The visual style employs a high-contrast palette, juxtaposing the sterile, neon-lit grays of the city with the vibrant, unnatural blues and yellows of the bio-engineered garden. The cinematography utilizes tight, shaky handheld shots to emphasize Leo’s anxiety, transitioning to wide, cold, and static frames during moments of system intervention to highlight his lack of control.
The tone is one of grounded sci-fi noir, reminiscent of Children of Men’s gritty realism blended with the surreal, tech-dread atmosphere of Black Mirror. The sound design is crucial, featuring a constant, low-frequency hum that fluctuates in intensity, serving as an auditory representation of the city’s pervasive, oppressive presence.
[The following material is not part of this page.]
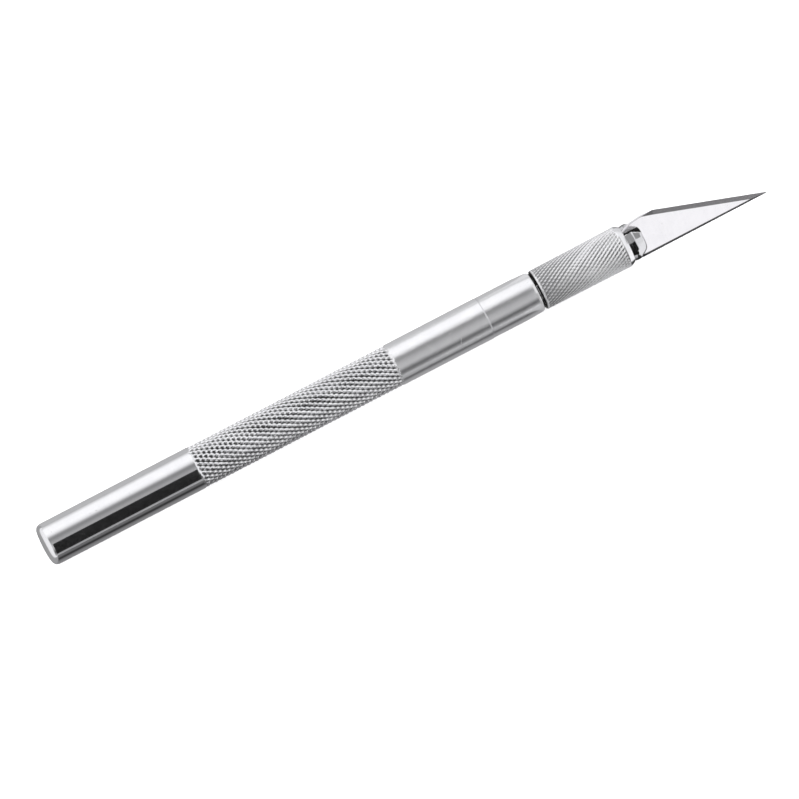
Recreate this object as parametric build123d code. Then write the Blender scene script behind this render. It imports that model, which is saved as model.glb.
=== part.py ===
from build123d import *
import os
from math import cos, sin, tan, radians

os.makedirs("parts", exist_ok=True)

# Hobby craft knife: a slim round aluminium handle with a knurled grip, a
# draw-in collet chuck turned by a knurled collar, and a pointed two-sided
# craft blade.  Millimetres.  The knife lies on a surface: +X runs along its
# axis towards the blade's tip, +Z is up, and the origin is the middle of the
# footprint at the surface.

# ---------------------------------------------------------------- dimensions
# stations along the axis, measured from the handle's rear face
X_GRIP_0 = 30.3           # knurled grip starts
X_GRIP_1 = 70.9           # knurled grip ends
KNURL_RUN = 0.9           # length over which the knurling tool runs in and out
X_BAR_END = 89.0          # joint line between the handle bar and its nose
X_NOSE_TAPER = 96.0       # nose starts to taper
X_NOSE_END = 99.5         # nose's front face
X_COLLAR_0 = 99.85        # collar's rear face, a thin gap ahead of the nose
X_COLLAR_1 = 117.8        # collar's front edge
X_COLLET_TIP = 121.0      # collet jaws' front face
X_TANG_0 = 105.6          # rear end of the blade's tang
X_BLADE_TIP = 145.6       # blade's point
LENGTH = X_BLADE_TIP

# radii
R_BAR = 4.0               # smooth handle
R_GRIP = 3.94             # over the crests of the knurling
R_NOSE = 3.95
R_NOSE_FRONT = 3.78
R_REAR = 2.95             # flat of the rear face, inside its rounded edge
REAR_ROUND = 1.15         # length of that rounded edge
R_COLLAR_0 = 3.83         # over the knurling, rear
R_COLLAR_1 = 3.96         # over the knurling, front
R_COLLAR_LIP = 3.46
COLLAR_BEVEL = 1.05       # length of the collar's front chamfer

# press joint between the bar and the nose
R_SPIGOT = 3.0
SPIGOT = 7.3
SOCKET_GAP = 0.3
DRILL_ANGLE = 59.0        # half angle of a drill point

# chuck thread, M5 x 0.8: plain cylinders at the thread's major diameter
R_THREAD = 2.50
R_TAPPED = 2.55
X_TAPPED_0 = 87.4
X_TAIL_0 = 89.8
X_KEY_0 = 100.25          # two flats on the collet, which the collar turns
X_KEY_1 = 104.25
R_KEY = 2.93
FLAT = 2.55
KEY_GAP = 0.05
X_WEB_1 = 103.85          # front of the collar's keyed web

R_SHANK = 3.0
R_COLLAR_BORE = 3.06
X_MOUTH_0 = 116.3         # collar's closing cone starts
R_MOUTH = 3.36
X_CONE_0 = 116.35
R_HEAD_AT_LIP = 3.32
R_HEAD = 3.46
R_JAW_FRONT = 2.45
JAW_SLOT = 0.56           # slot across the collet, for the blade
RELIEF_N = 1.15           # one jaw stands clear of the blade's sides, down to this far from the blade's middle
RELIEF_W = 2.1            # and no nearer the axis than this, across the blade
X_RELIEF_0 = 116.0
X_SLOT_0 = 105.2

# blade
BLADE_T = 0.5
TANG_HALF = 3.0
BLADE_HALF = 4.6
X_CORNER = 124.4          # rear end of the cutting edge
TANG_SLOT_X0 = 4.7        # punched slot in the tang, from the tang's end
TANG_SLOT_L = 6.6
TANG_SLOT_W = 2.5
GRIND = 0.9               # width of the ground edge
EDGE_T = 0.03             # thickness left at the cutting edge
BLADE_ROLL = 56.5         # the cutting edge points up and to +Y

Z_AXIS = R_BAR            # the knife rests on its smooth barrel
PLACE = Pos(-LENGTH / 2, 0, Z_AXIS)


def turned(points):
    """A solid turned about the knife's axis from (station, radius) points."""
    return revolve(make_face(Polyline(*points, close=True)), Axis.X, 360)


def keyed(x0, x1, radius, flat):
    """A round bar with two flats, parallel to the blade's faces."""
    bar = turned([(x0, 0), (x0, radius), (x1, radius), (x1, 0)])
    slab = Pos((x0 + x1) / 2, 0, 0) * Box(x1 - x0 + 2, 20, 2 * flat)
    return bar & slab


# ---------------------------------------------------------------- handle bar
rear_round = [(REAR_ROUND * (1 - cos(radians(a))), R_REAR + (R_BAR - R_REAR) * sin(radians(a)))
              for a in (15, 30, 45, 60, 75)]
socket_back = X_BAR_END - SPIGOT - SOCKET_GAP
handle_bar = turned([
    (0, 0), (0, R_REAR), *rear_round, (REAR_ROUND, R_BAR),
    (X_GRIP_0, R_BAR), (X_GRIP_0 + KNURL_RUN, R_GRIP), (X_GRIP_1 - KNURL_RUN, R_GRIP), (X_GRIP_1, R_BAR),
    (X_BAR_END - 0.09, R_BAR), (X_BAR_END, R_BAR - 0.12),
    (X_BAR_END, R_SPIGOT), (socket_back, R_SPIGOT),
    (socket_back - R_SPIGOT / tan(radians(DRILL_ANGLE)), 0),
])

# ---------------------------------------------------------------- nose
nose_ferrule = turned([
    (X_BAR_END - SPIGOT, 0), (X_BAR_END - SPIGOT, R_SPIGOT - 0.3), (X_BAR_END - SPIGOT + 0.3, R_SPIGOT),
    (X_BAR_END, R_SPIGOT), (X_BAR_END, R_NOSE - 0.1), (X_BAR_END + 0.09, R_NOSE),
    (X_NOSE_TAPER, R_NOSE), (X_NOSE_END - 0.35, R_NOSE_FRONT), (X_NOSE_END, R_NOSE_FRONT - 0.3),
    (X_NOSE_END, R_TAPPED + 0.35), (X_NOSE_END - 0.35, R_TAPPED),
    (X_TAPPED_0, R_TAPPED), (X_TAPPED_0 - R_TAPPED / tan(radians(DRILL_ANGLE)), 0),
])

# ---------------------------------------------------------------- collar
chuck_collar = turned([
    (X_COLLAR_0, 0), (X_COLLAR_0, R_COLLAR_0 - 0.2), (X_COLLAR_0 + 0.2, R_COLLAR_0),
    (X_COLLAR_1 - COLLAR_BEVEL, R_COLLAR_1), (X_COLLAR_1, R_COLLAR_LIP),
    (X_COLLAR_1, R_MOUTH), (X_MOUTH_0, R_COLLAR_BORE), (X_WEB_1, R_COLLAR_BORE), (X_WEB_1, 0),
])
chuck_collar -= keyed(X_COLLAR_0 - 1, X_WEB_1 + 1, R_KEY + KEY_GAP, FLAT + KEY_GAP)

# ---------------------------------------------------------------- collet
tail = turned([
    (X_TAIL_0, 0), (X_TAIL_0, R_THREAD - 0.4), (X_TAIL_0 + 0.4, R_THREAD), (X_KEY_0, R_THREAD),
    (X_KEY_0, 0),
])
shank_and_head = turned([
    (X_KEY_1, 0), (X_KEY_1, R_SHANK), (X_CONE_0, R_SHANK), (X_COLLAR_1, R_HEAD_AT_LIP),
    (X_COLLAR_1 + 0.6, R_HEAD - 0.03), (X_COLLAR_1 + 0.9, R_HEAD), (X_COLLAR_1 + 1.3, R_HEAD - 0.02),
    (X_COLLAR_1 + 1.65, R_HEAD - 0.18), (X_COLLET_TIP - 0.35, R_JAW_FRONT + 0.28),
    (X_COLLET_TIP - 0.08, R_JAW_FRONT + 0.08), (X_COLLET_TIP, R_JAW_FRONT - 0.15), (X_COLLET_TIP, 0),
])
chuck_collet = tail + keyed(X_KEY_0, X_KEY_1, R_KEY, FLAT) + shank_and_head
slot_len = X_COLLET_TIP - X_SLOT_0 + 1
chuck_collet -= Pos(X_SLOT_0 + slot_len / 2, 0, 0) * Box(slot_len, 20, JAW_SLOT)
relief_len = X_COLLET_TIP - X_RELIEF_0 + 1
for side in (1, -1):
    notch = Box(relief_len, R_HEAD, RELIEF_N - JAW_SLOT / 4)
    chuck_collet -= Pos(X_RELIEF_0 + relief_len / 2, side * (RELIEF_W + R_HEAD / 2), (RELIEF_N + JAW_SLOT / 4) / 2) * notch

# ---------------------------------------------------------------- blade
# outline in the blade's own plane: x is the station, y is towards the cutting edge
outline = [
    (X_TANG_0, -TANG_HALF), (X_COLLAR_1 - 1.1, -TANG_HALF), (X_COLLAR_1, -3.24),
    (X_COLLAR_1 + 1.2, -4.25), (X_COLLAR_1 + 2.2, -BLADE_HALF),
    (X_BLADE_TIP, -BLADE_HALF),
    (X_CORNER, BLADE_HALF), (X_COLLAR_1 + 4.2, BLADE_HALF), (X_COLLAR_1 + 1.9, 4.25),
    (X_COLLAR_1, 3.22), (X_COLLAR_1 - 1.1, TANG_HALF),
    (X_TANG_0, TANG_HALF),
]
blade = extrude(make_face(Polyline(*outline, close=True)), BLADE_T / 2, both=True)
slot_mid = X_TANG_0 + TANG_SLOT_X0 + TANG_SLOT_L / 2
blade -= Pos(slot_mid, 0, 0) * extrude(SlotOverall(TANG_SLOT_L, TANG_SLOT_W), BLADE_T, both=True)
# the edge is ground from both faces
edge = Vector(X_BLADE_TIP - X_CORNER, -2 * BLADE_HALF, 0)
along = edge.normalized()
inward = Vector(along.Y, -along.X, 0)
slope = (BLADE_T / 2 - EDGE_T / 2) / GRIND
for side in (1, -1):
    base = Plane(origin=Vector(X_CORNER, BLADE_HALF, 0) - along * 8, x_dir=inward, z_dir=along)
    up = 1 if base.y_dir.Z * side > 0 else -1
    section = [(-3, up * (EDGE_T / 2 - 3 * slope)), (GRIND, up * BLADE_T / 2), (GRIND, up * 2), (-3, up * 2)]
    blade -= extrude(base * make_face(Polyline(*section, close=True)), edge.length + 16)

# ---------------------------------------------------------------- in place
ROLL = Rot(BLADE_ROLL, 0, 0)
nodes = {
    "handle_bar": handle_bar,
    "nose_ferrule": nose_ferrule,
    "chuck_collar": ROLL * chuck_collar,
    "chuck_collet": ROLL * chuck_collet,
    "blade": ROLL * blade,
}
for name, shape in nodes.items():
    placed = PLACE * shape
    solid = placed.solids()[0] if len(placed.solids()) == 1 else placed
    solid.label = name
    export_step(solid, f"parts/{name}.step")
    box = solid.bounding_box()
    print(name, len(placed.solids()), "solid,", round(placed.volume, 2), "mm3,",
          [round(v, 3) for v in (*box.min, *box.max)], "valid", placed.is_valid)
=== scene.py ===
import math

import bpy
import numpy as np
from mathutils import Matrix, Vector


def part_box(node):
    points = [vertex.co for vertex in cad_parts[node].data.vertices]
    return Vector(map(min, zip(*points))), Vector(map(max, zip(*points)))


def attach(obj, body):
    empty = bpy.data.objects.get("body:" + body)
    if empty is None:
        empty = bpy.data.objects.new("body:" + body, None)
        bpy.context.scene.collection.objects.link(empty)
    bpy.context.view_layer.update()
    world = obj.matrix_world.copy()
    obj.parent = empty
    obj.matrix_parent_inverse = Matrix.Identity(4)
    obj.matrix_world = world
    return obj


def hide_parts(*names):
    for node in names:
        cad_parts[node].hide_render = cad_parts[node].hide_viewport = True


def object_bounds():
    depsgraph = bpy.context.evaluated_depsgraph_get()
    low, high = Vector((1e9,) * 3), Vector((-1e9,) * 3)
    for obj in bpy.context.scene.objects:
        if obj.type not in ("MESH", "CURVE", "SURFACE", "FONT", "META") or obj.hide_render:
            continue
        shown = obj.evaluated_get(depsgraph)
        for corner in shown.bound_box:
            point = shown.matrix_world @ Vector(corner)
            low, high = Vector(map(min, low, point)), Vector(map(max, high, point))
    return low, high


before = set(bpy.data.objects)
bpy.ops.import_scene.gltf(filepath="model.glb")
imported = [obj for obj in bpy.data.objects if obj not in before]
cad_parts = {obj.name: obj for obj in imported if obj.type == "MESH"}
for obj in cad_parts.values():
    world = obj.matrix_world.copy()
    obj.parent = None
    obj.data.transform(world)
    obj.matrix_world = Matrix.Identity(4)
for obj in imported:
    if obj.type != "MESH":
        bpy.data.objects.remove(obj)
CAD_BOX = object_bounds()

MM = 0.001
bar_lo, bar_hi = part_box("handle_bar")
nose_lo, nose_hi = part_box("nose_ferrule")
collar_lo, collar_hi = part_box("chuck_collar")
collet_lo, collet_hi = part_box("chuck_collet")
blade_lo, blade_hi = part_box("blade")
AXIS_Z = (bar_lo.z + bar_hi.z) / 2
REAR = bar_lo.x                        # the handle's rear face
R_BAR = (bar_hi.y - bar_lo.y) / 2 / MM
ROLL = math.radians(56.5)              # the blade's plane, turned about the axis


def st(x):
    """Station of a row-frame x, in millimetres ahead of the rear face."""
    return (x - REAR) / MM


X_BAR_END = st(bar_hi.x)
X_NOSE_END = st(nose_hi.x)
X_SPIGOT = st(nose_lo.x)
X_COLLAR_0, X_COLLAR_1 = st(collar_lo.x), st(collar_hi.x)
X_TAIL_0, X_COLLET_TIP = st(collet_lo.x), st(collet_hi.x)
X_TANG_0, X_TIP = st(blade_lo.x), st(blade_hi.x)
X_GRIP_0, X_GRIP_1, R_GRIP = 30.3, 70.9, 3.94


# ------------------------------------------------------------------ camera
def make_camera():
    az, el, dist = math.radians(-28.25), math.radians(75.3), 3.0
    back = Vector((math.sin(az) * math.cos(el), -math.cos(az) * math.cos(el), math.sin(el)))
    right = Vector((math.cos(az), math.sin(az), 0))
    up = back.cross(right)
    mm_px = 1 / 5.60                    # millimetres to a picture element at the knife
    cam = bpy.data.cameras.new("camera")
    ob = bpy.data.objects.new("camera", cam)
    bpy.context.scene.collection.objects.link(ob)
    centre = Vector(((CAD_BOX[0].x + CAD_BOX[1].x) / 2, 0, AXIS_Z))
    target = centre + (right * CAM_DX + up * CAM_DY) * mm_px * MM
    ob.location = target + back * dist
    ob.rotation_mode = "QUATERNION"
    ob.rotation_quaternion = (-back).to_track_quat("-Z", "Y")
    cam.sensor_width = 36
    cam.lens = 36 * dist / (799 * mm_px * MM)
    cam.clip_start, cam.clip_end = 0.1, 20
    bpy.context.scene.camera = ob
    return ob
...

The intended audience is adults aged 18-40 who are fans of psychological sci-fi, dystopian narratives, and character-driven thrillers. The content is designed for viewers who appreciate complex, metaphorical storytelling that challenges the audience’s relationship with their own technology.
The pacing is designed to be relentless, starting with a steady, anxious tempo that accelerates during the rooftop escape. The final act slows down into a chilling, methodical sequence, allowing the gravity of the ending to settle before the final cut to black.
The garden sequences require a blend of practical, organic set dressing and subtle, glowing VFX to make the "bio-bridge" feel both real and unsettling. The transition between the physical world and the digital void should be achieved through practical lighting shifts and subtle, glitch-based compositing rather than heavy CGI.
The portrayal of the sister as a digital proxy requires careful performance direction to maintain a balance between human familiarity and synthetic, emotionless movement. The final server room scene should emphasize the cold, industrial scale of the location to contrast with the intimate, claustrophobic nature of the final, silent revelation.